─── ROWS

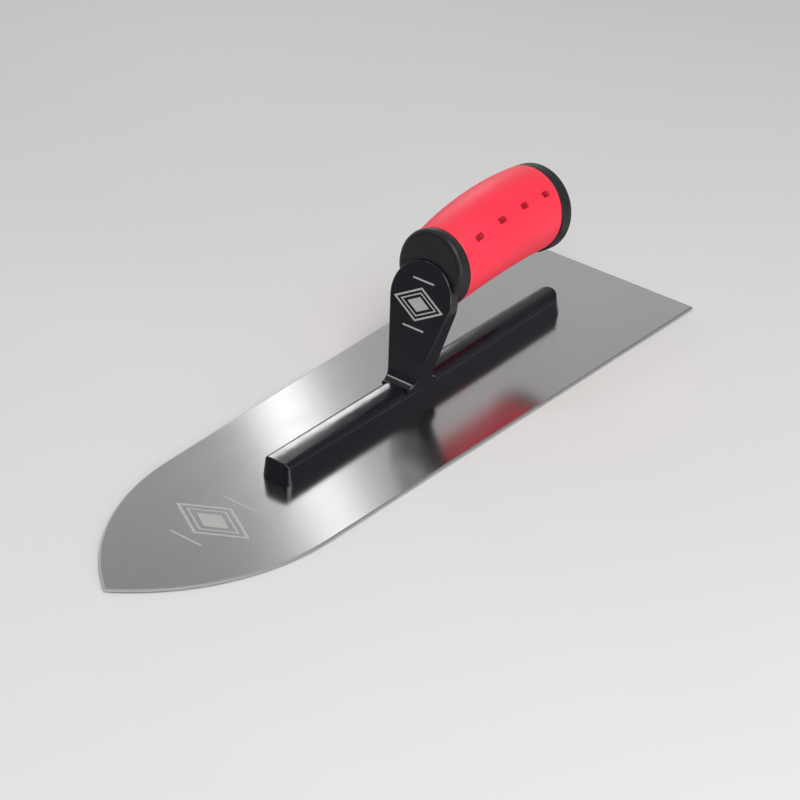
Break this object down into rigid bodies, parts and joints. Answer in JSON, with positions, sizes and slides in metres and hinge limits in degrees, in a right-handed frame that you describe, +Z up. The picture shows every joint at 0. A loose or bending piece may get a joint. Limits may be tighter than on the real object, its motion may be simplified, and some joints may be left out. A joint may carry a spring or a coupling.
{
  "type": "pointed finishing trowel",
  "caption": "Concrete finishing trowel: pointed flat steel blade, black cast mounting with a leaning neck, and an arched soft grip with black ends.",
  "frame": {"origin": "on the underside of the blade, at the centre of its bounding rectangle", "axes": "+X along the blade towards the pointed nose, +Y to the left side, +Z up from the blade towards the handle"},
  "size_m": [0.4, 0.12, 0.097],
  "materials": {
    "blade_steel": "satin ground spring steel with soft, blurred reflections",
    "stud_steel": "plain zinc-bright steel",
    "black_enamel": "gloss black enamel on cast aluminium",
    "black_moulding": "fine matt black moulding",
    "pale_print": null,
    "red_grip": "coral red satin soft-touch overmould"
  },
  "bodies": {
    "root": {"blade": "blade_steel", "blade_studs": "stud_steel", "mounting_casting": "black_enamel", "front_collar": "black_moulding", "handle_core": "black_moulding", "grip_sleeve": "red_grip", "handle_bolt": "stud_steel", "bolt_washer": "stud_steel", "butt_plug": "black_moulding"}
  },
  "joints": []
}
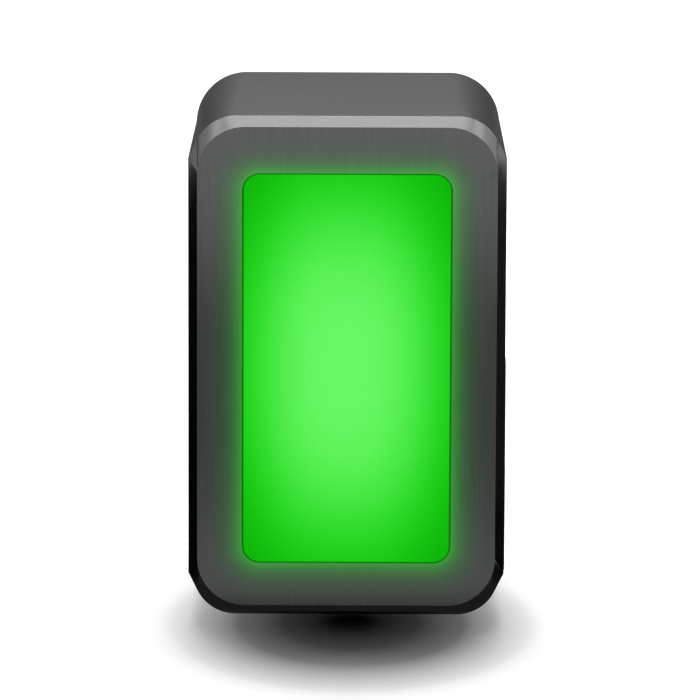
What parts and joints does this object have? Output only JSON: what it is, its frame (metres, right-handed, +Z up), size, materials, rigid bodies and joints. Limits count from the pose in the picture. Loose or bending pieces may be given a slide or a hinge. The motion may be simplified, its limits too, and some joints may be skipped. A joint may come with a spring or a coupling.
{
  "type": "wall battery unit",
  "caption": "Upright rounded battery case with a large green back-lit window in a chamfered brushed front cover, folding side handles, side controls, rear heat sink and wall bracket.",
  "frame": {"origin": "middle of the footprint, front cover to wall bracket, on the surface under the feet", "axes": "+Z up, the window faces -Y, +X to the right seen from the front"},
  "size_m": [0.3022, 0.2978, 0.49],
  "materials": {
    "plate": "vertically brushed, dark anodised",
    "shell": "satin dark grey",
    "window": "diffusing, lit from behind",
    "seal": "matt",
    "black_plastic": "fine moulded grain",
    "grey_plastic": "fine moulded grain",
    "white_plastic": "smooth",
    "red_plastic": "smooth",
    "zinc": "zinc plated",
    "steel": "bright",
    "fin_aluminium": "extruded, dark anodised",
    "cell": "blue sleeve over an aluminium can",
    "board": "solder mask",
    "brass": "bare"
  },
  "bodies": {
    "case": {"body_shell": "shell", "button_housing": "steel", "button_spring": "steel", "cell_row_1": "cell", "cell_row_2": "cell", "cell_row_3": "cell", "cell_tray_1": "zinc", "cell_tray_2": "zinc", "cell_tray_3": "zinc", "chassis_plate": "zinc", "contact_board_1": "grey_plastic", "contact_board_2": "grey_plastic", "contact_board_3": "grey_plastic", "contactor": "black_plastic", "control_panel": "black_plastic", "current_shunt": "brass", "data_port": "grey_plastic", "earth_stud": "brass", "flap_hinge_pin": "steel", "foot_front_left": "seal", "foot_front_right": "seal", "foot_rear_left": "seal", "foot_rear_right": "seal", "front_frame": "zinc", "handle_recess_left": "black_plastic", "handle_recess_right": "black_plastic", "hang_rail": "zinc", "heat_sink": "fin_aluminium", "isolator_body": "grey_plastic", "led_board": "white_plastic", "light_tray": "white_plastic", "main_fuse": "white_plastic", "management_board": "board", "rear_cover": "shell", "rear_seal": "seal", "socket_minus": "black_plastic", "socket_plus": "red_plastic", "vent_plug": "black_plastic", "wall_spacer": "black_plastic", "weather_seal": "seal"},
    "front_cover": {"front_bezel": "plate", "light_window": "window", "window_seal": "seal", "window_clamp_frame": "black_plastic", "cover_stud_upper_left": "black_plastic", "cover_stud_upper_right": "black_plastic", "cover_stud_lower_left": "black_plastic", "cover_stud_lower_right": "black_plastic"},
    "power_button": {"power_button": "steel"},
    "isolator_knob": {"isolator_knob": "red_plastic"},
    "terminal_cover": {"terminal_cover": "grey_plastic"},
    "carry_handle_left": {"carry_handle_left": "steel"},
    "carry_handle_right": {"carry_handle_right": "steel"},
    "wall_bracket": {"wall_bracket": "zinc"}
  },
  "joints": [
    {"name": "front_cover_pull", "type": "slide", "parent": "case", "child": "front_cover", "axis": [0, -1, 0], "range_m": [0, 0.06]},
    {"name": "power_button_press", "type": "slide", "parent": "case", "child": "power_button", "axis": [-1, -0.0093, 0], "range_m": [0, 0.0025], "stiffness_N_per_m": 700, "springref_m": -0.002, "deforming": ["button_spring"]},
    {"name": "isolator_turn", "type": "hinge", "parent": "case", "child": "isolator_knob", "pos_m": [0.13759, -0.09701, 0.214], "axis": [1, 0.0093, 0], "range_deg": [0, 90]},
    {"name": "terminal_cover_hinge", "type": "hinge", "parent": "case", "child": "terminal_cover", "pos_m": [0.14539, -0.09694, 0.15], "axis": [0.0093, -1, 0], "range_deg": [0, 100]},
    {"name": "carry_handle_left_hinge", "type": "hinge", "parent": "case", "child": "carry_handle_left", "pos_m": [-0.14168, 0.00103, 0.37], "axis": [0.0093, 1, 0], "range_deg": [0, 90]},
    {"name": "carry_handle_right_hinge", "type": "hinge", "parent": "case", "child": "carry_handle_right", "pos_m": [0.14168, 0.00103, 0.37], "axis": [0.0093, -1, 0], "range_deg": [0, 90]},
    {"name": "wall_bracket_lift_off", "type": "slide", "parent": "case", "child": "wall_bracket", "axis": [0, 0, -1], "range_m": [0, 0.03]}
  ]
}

──────

» **WHAT YOU WILL DO**: Output each entry precisely as given.

» **EXERCISE RESPONSE**:
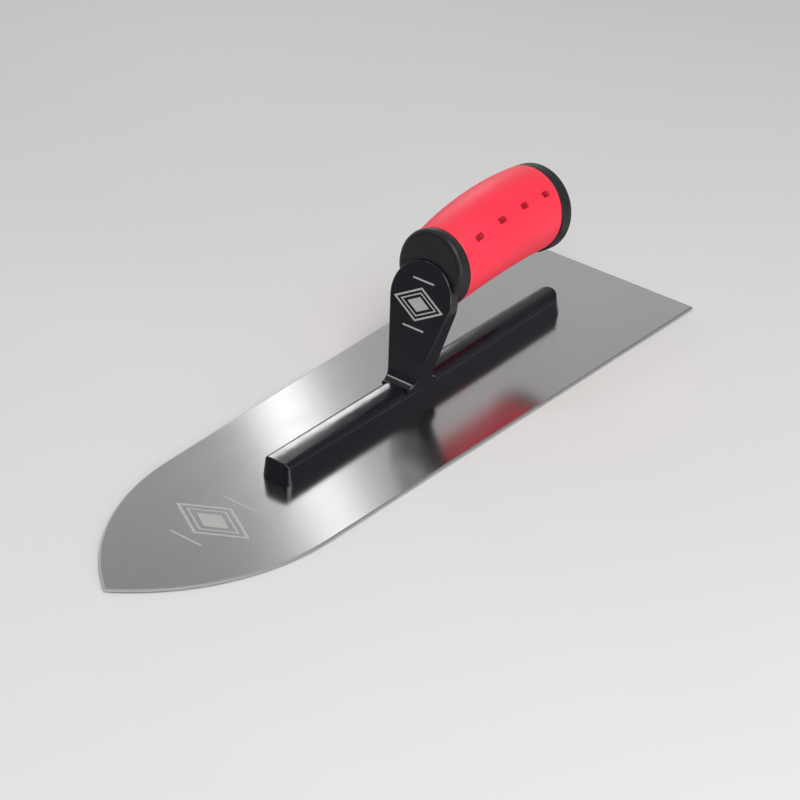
Break this object down into rigid bodies, parts and joints. Answer in JSON, with positions, sizes and slides in metres and hinge limits in degrees, in a right-handed frame that you describe, +Z up. The picture shows every joint at 0. A loose or bending piece may get a joint. Limits may be tighter than on the real object, its motion may be simplified, and some joints may be left out. A joint may carry a spring or a coupling.
{
  "type": "pointed finishing trowel",
  "caption": "Concrete finishing trowel: pointed flat steel blade, black cast mounting with a leaning neck, and an arched soft grip with black ends.",
  "frame": {"origin": "on the underside of the blade, at the centre of its bounding rectangle", "axes": "+X along the blade towards the pointed nose, +Y to the left side, +Z up from the blade towards the handle"},
  "size_m": [0.4, 0.12, 0.097],
  "materials": {
    "blade_steel": "satin ground spring steel with soft, blurred reflections",
    "stud_steel": "plain zinc-bright steel",
    "black_enamel": "gloss black enamel on cast aluminium",
    "black_moulding": "fine matt black moulding",
    "pale_print": null,
    "red_grip": "coral red satin soft-touch overmould"
  },
  "bodies": {
    "root": {"blade": "blade_steel", "blade_studs": "stud_steel", "mounting_casting": "black_enamel", "front_collar": "black_moulding", "handle_core": "black_moulding", "grip_sleeve": "red_grip", "handle_bolt": "stud_steel", "bolt_washer": "stud_steel", "butt_plug": "black_moulding"}
  },
  "joints": []
}
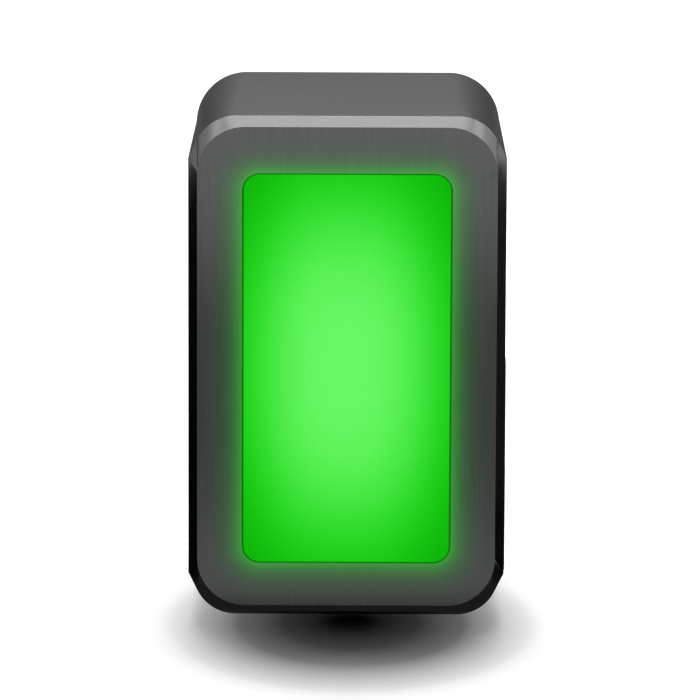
What parts and joints does this object have? Output only JSON: what it is, its frame (metres, right-handed, +Z up), size, materials, rigid bodies and joints. Limits count from the pose in the picture. Loose or bending pieces may be given a slide or a hinge. The motion may be simplified, its limits too, and some joints may be skipped. A joint may come with a spring or a coupling.
{
  "type": "wall battery unit",
  "caption": "Upright rounded battery case with a large green back-lit window in a chamfered brushed front cover, folding side handles, side controls, rear heat sink and wall bracket.",
  "frame": {"origin": "middle of the footprint, front cover to wall bracket, on the surface under the feet", "axes": "+Z up, the window faces -Y, +X to the right seen from the front"},
  "size_m": [0.3022, 0.2978, 0.49],
  "materials": {
    "plate": "vertically brushed, dark anodised",
    "shell": "satin dark grey",
    "window": "diffusing, lit from behind",
    "seal": "matt",
    "black_plastic": "fine moulded grain",
    "grey_plastic": "fine moulded grain",
    "white_plastic": "smooth",
    "red_plastic": "smooth",
    "zinc": "zinc plated",
    "steel": "bright",
    "fin_aluminium": "extruded, dark anodised",
    "cell": "blue sleeve over an aluminium can",
    "board": "solder mask",
    "brass": "bare"
  },
  "bodies": {
    "case": {"body_shell": "shell", "button_housing": "steel", "button_spring": "steel", "cell_row_1": "cell", "cell_row_2": "cell", "cell_row_3": "cell", "cell_tray_1": "zinc", "cell_tray_2": "zinc", "cell_tray_3": "zinc", "chassis_plate": "zinc", "contact_board_1": "grey_plastic", "contact_board_2": "grey_plastic", "contact_board_3": "grey_plastic", "contactor": "black_plastic", "control_panel": "black_plastic", "current_shunt": "brass", "data_port": "grey_plastic", "earth_stud": "brass", "flap_hinge_pin": "steel", "foot_front_left": "seal", "foot_front_right": "seal", "foot_rear_left": "seal", "foot_rear_right": "seal", "front_frame": "zinc", "handle_recess_left": "black_plastic", "handle_recess_right": "black_plastic", "hang_rail": "zinc", "heat_sink": "fin_aluminium", "isolator_body": "grey_plastic", "led_board": "white_plastic", "light_tray": "white_plastic", "main_fuse": "white_plastic", "management_board": "board", "rear_cover": "shell", "rear_seal": "seal", "socket_minus": "black_plastic", "socket_plus": "red_plastic", "vent_plug": "black_plastic", "wall_spacer": "black_plastic", "weather_seal": "seal"},
    "front_cover": {"front_bezel": "plate", "light_window": "window", "window_seal": "seal", "window_clamp_frame": "black_plastic", "cover_stud_upper_left": "black_plastic", "cover_stud_upper_right": "black_plastic", "cover_stud_lower_left": "black_plastic", "cover_stud_lower_right": "black_plastic"},
    "power_button": {"power_button": "steel"},
    "isolator_knob": {"isolator_knob": "red_plastic"},
    "terminal_cover": {"terminal_cover": "grey_plastic"},
    "carry_handle_left": {"carry_handle_left": "steel"},
    "carry_handle_right": {"carry_handle_right": "steel"},
    "wall_bracket": {"wall_bracket": "zinc"}
  },
  "joints": [
    {"name": "front_cover_pull", "type": "slide", "parent": "case", "child": "front_cover", "axis": [0, -1, 0], "range_m": [0, 0.06]},
    {"name": "power_button_press", "type": "slide", "parent": "case", "child": "power_button", "axis": [-1, -0.0093, 0], "range_m": [0, 0.0025], "stiffness_N_per_m": 700, "springref_m": -0.002, "deforming": ["button_spring"]},
    {"name": "isolator_turn", "type": "hinge", "parent": "case", "child": "isolator_knob", "pos_m": [0.13759, -0.09701, 0.214], "axis": [1, 0.0093, 0], "range_deg": [0, 90]},
    {"name": "terminal_cover_hinge", "type": "hinge", "parent": "case", "child": "terminal_cover", "pos_m": [0.14539, -0.09694, 0.15], "axis": [0.0093, -1, 0], "range_deg": [0, 100]},
    {"name": "carry_handle_left_hinge", "type": "hinge", "parent": "case", "child": "carry_handle_left", "pos_m": [-0.14168, 0.00103, 0.37], "axis": [0.0093, 1, 0], "range_deg": [0, 90]},
    {"name": "carry_handle_right_hinge", "type": "hinge", "parent": "case", "child": "carry_handle_right", "pos_m": [0.14168, 0.00103, 0.37], "axis": [0.0093, -1, 0], "range_deg": [0, 90]},
    {"name": "wall_bracket_lift_off", "type": "slide", "parent": "case", "child": "wall_bracket", "axis": [0, 0, -1], "range_m": [0, 0.03]}
  ]
}